Homeowners are also ordering more decorative fronts. “Whatever your style is, there’s a front for you — from rustic and Western to more modern,” she says.

And whether you prefer the vented or ventless versions, gas logs are also getting more attractive. Borel says she’s seeing more birch logs and the option to add glowing embers throughout the burner.

Making the switch
Sometimes our families need change. Wood may have been your choice when you moved in but you’re considering switching to gas for the convenience. 

Borel says her customers are converting to gas, either adding a set of gas logs or an entire gas insert “because it’s cleaner, it’s cost effective and it’s safer. Gas logs are a great backup source of heat and add ambiance to a room.”

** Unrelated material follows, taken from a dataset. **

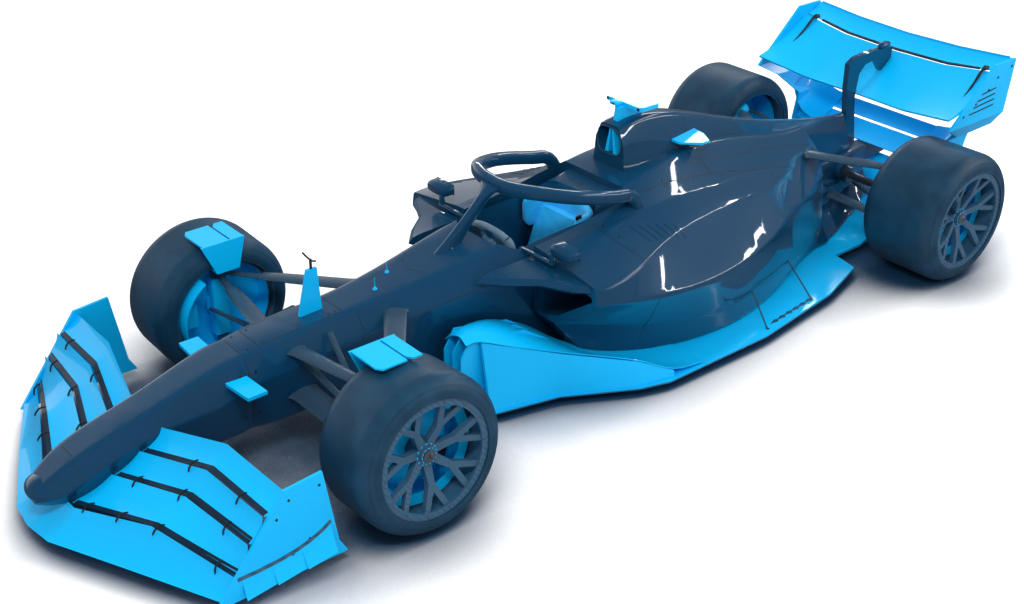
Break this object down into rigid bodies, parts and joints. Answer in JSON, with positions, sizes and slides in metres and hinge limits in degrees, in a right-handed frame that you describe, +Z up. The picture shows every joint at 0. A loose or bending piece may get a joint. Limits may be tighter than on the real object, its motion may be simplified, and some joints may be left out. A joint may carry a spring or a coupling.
{
  "type": "open wheel racing car",
  "caption": "Single-seat racing car with uncovered slick-tyred wheels, front and rear wings, a halo over the open cockpit, sidepods and a ground-effect floor.",
  "frame": {"origin": "on the ground, at the middle of the car's length and width", "axes": "+X to the car's left, +Y towards its tail, +Z up; the nose points along -Y"},
  "size_m": [2.0622, 5.6167, 1.1419],
  "materials": {
    "painted_body": "glossy dark navy paint",
    "painted_blue": "glossy azure paint",
    "carbon": "satin woven composite",
    "tyre": "plain slick rubber",
    "metal": "machined",
    "steel": "ground",
    "board": "plain",
    "grip": "satin grey"
  },
  "bodies": {
    "chassis": {"nose_cone": "painted_body", "monocoque": "painted_body", "sidepod_left": "painted_body", "sidepod_right": "painted_body", "engine_cover": "painted_body", "power_unit": "metal", "gearbox": "carbon", "crash_structure": "carbon", "floor": "painted_blue", "floor_fences": "painted_blue", "plank": "board", "diffuser": "carbon", "front_wing_main": "painted_blue", "front_wing_flap_1": "painted_blue", "front_wing_flap_2": "painted_blue", "front_wing_flap_3": "painted_blue", "front_wing_endplate_left": "painted_blue", "front_wing_endplate_right": "painted_blue", "halo": "painted_body", "seat": "painted_blue", "mirrors": "painted_body", "camera_pods": "painted_blue", "nose_fin": "painted_blue", "front_wishbones": "carbon", "rear_wishbones": "carbon", "rear_uprights": "metal", "rear_brake_drums": "painted_blue", "rear_wing_main": "painted_blue", "rear_wing_endplates": "painted_blue", "beam_wing": "painted_blue", "rear_wing_pylon": "carbon", "exhaust": "steel"},
    "steer_left": {"front_upright_left": "metal", "front_brake_drum_left": "painted_blue"},
    "steer_right": {"front_upright_right": "metal", "front_brake_drum_right": "painted_blue"},
    "wheel_front_left": {"tyre_front_left": "tyre", "rim_front_left": "carbon"},
    "wheel_front_right": {"tyre_front_right": "tyre", "rim_front_right": "carbon"},
    "wheel_rear_left": {"tyre_rear_left": "tyre", "rim_rear_left": "carbon", "driveshaft_left": "steel"},
    "wheel_rear_right": {"tyre_rear_right": "tyre", "rim_rear_right": "carbon", "driveshaft_right": "steel"},
    "flap": {"rear_wing_flap": "painted_blue"},
    "steering_wheel": {"steering_wheel": "grip"}
  },
  "joints": [
    {"name": "steer_left", "type": "hinge", "parent": "chassis", "child": "steer_left", "pos_m": [0.73047, -1.46, 0.35983], "axis": [0, 0, 1], "range_deg": [-18, 18]},
    {"name": "steer_right", "type": "hinge", "parent": "chassis", "child": "steer_right", "pos_m": [-0.73047, -1.46, 0.35983], "axis": [0, 0, 1], "range_deg": [-18, 18]},
    {"name": "steering_wheel_turn", "type": "hinge", "parent": "chassis", "child": "steering_wheel", "pos_m": [0, -0.34, 0.62], "axis": [0, 0.9781, 0.2079], "range_deg": [-162, 162]},
    {"name": "wheel_front_left_spin", "type": "hinge", "parent": "steer_left", "child": "wheel_front_left", "pos_m": [1.015, -1.46, 0.37623], "axis": [0.9983, 0, 0.0576], "continuous": true},
    {"name": "wheel_front_right_spin", "type": "hinge", "parent": "steer_right", "child": "wheel_front_right", "pos_m": [-1.015, -1.46, 0.37623], "axis": [-0.9983, 0, 0.0576], "continuous": true},
    {"name": "wheel_rear_left_spin", "type": "hinge", "parent": "chassis", "child": "wheel_rear_left", "pos_m": [1, 2.14, 0.36], "axis": [1, 0, 0], "continuous": true},
    {"name": "wheel_rear_right_spin", "type": "hinge", "parent": "chassis", "child": "wheel_rear_right", "pos_m": [-1, 2.14, 0.36], "axis": [-1, 0, 0], "continuous": true},
    {"name": "flap_open", "type": "hinge", "parent": "chassis", "child": "flap", "pos_m": [0, 2.776, 1.006], "axis": [-1, 0, 0], "range_deg": [0, 22]}
  ],
  "couplings": [
    {"joint": "steer_right", "follows": "steer_left", "ratio": 1},
    {"joint": "steering_wheel_turn", "follows": "steer_left", "ratio": 9}
  ]
}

Even those who are apprehensive about gas usually find it worthwhile to make the switch, she says.

“We educate our customers on how to safely use their appliance. They have to trust it. It’s very regulated; there are rules and laws in the industry. That’s why it’s important for them to choose a company that both sells and services the appliance — we can help them choose the right one for them. Speaking to a professional and having someone come out to your home can head off those issues.”

But if you fall in the camp where you miss the authentic wood fireplace you grew up with and your new home has a gas unit that you don’t feel comfortable using, there is an option to revert back to wood.

Briscoe says he’s actually seeing a lot of people make this change, especially with how efficient wood-burning stoves have become. His company deals heavily in the restoration of older fireplaces to burn wood. The process begins with a thorough Level 2 inspection (which he suggests for every new home inspection) and continues with annual maintenance.

“The chimney is always the most neglected portion of the home … Unless you have it regularly maintained, there’s a 99% chance you have something that needs checked.”

If you want the best of both worlds, some of the country’s most high-end fireplace models are just coming onto the scene with the option for the homeowner to convert from wood to gas and vice versa themselves — whenever they want. 

On a cold winter day, a fire always beckons. As you explore the diverse range of fireplace options available today, you may just warm up to one that is the perfect fit for your family.